Mary was making sandwiches for the class picnic. 13 of the sandwiches had a slice of cheese. 14 had a slice of salami. 13 had a slice of tomato. 8 had a slice of cheese & a slice of tomato. Only 3 had a just a slice of salami. 5 had a slice of tomato, a slice of cheese, & a slice of salami. 8 had a slice of tomato & a slice of salami. How many sandwiches did Mary make for the class picnic?
To find out how many sandwiches Mary made for the class picnic, we can start by analyzing the given information.
Let's break down the information:
- 13 sandwiches had a slice of cheese
- 14 sandwiches had a slice of salami
- 13 sandwiches had a slice of tomato
- 8 sandwiches had a slice of cheese and a slice of tomato
- 3 sandwiches had just a slice of salami
- 5 sandwiches had a slice of tomato, a slice of cheese, and a slice of salami
- 8 sandwiches had a slice of tomato and a slice of salami
From the given information, we can deduce the following:
- 13 sandwiches had cheese, 8 of which also had tomato, so there were 13 - 8 = 5 sandwiches with only cheese.

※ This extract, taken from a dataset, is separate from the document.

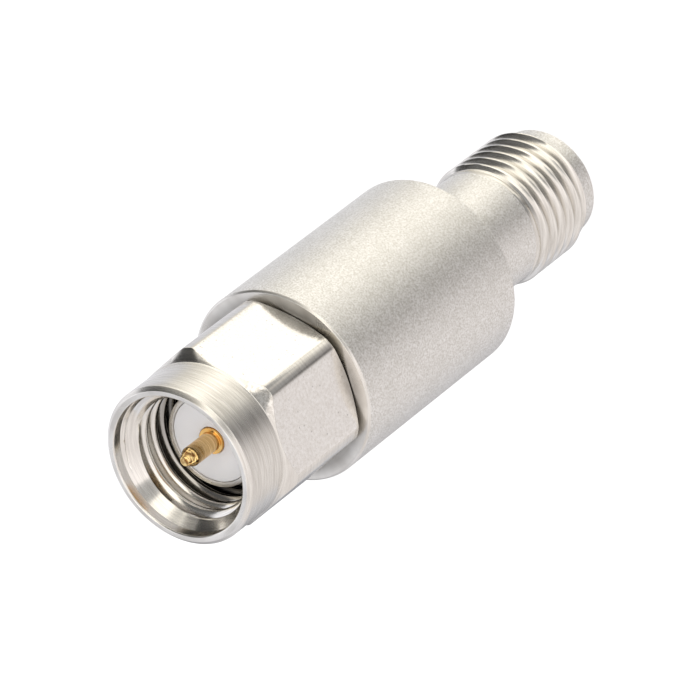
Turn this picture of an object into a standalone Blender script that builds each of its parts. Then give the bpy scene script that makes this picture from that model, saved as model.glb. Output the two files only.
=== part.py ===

- 14 sandwiches had salami, 5 of which were also with cheese and tomato, and 3 with only salami. So, 14 - 5 - 3 = 6 sandwiches had only salami.
- 13 sandwiches had a tomato, 8 of which had salami, and 5 with cheese and salami. This leaves us with 13 - 8 - 5 = 0 sandwiches with only tomato.
Now, let's calculate the total number of sandwiches:
- Sandwiches with only cheese: 5
- Sandwiches with only salami: 6
- Sandwiches with only tomato: 0
- Sandwiches with cheese and tomato: 8
- Sandwiches with cheese, salami, and tomato: 5
- Sandwiches with tomato and salami: 8
To find the total number of sandwiches, we sum up all the combinations: 5 + 6 + 0 + 8 + 5 + 8 = 32.
Therefore, Mary made a total of 32 sandwiches for the class picnic.
How does this work though?
Using Venn diagram, start filling in the information
Put 5 in the intersection of all three
C+T --> 8, but we have already accounted for 5 of those, so put 3 into the intersection of only C and T
only S --> 3, so put 3 into S which is not part of any intersection
C+S --> 8 , but we have already accounted for 5 of those, so put 3 into the intersection of only C and S
the whole C circle is 13 , but 3+3+5 or 11 are already counted, so the only C part is 2
We don't know what only S and T is, call it x
For S, x+5+3+3=14
x = 3
For T, we already have 11, but the total of T is 13
so we would need 2 for "only T" part.
Complete C the same way, I get 2 for the "only C" part
Now add up all the components,
for a total of 21 sandwiches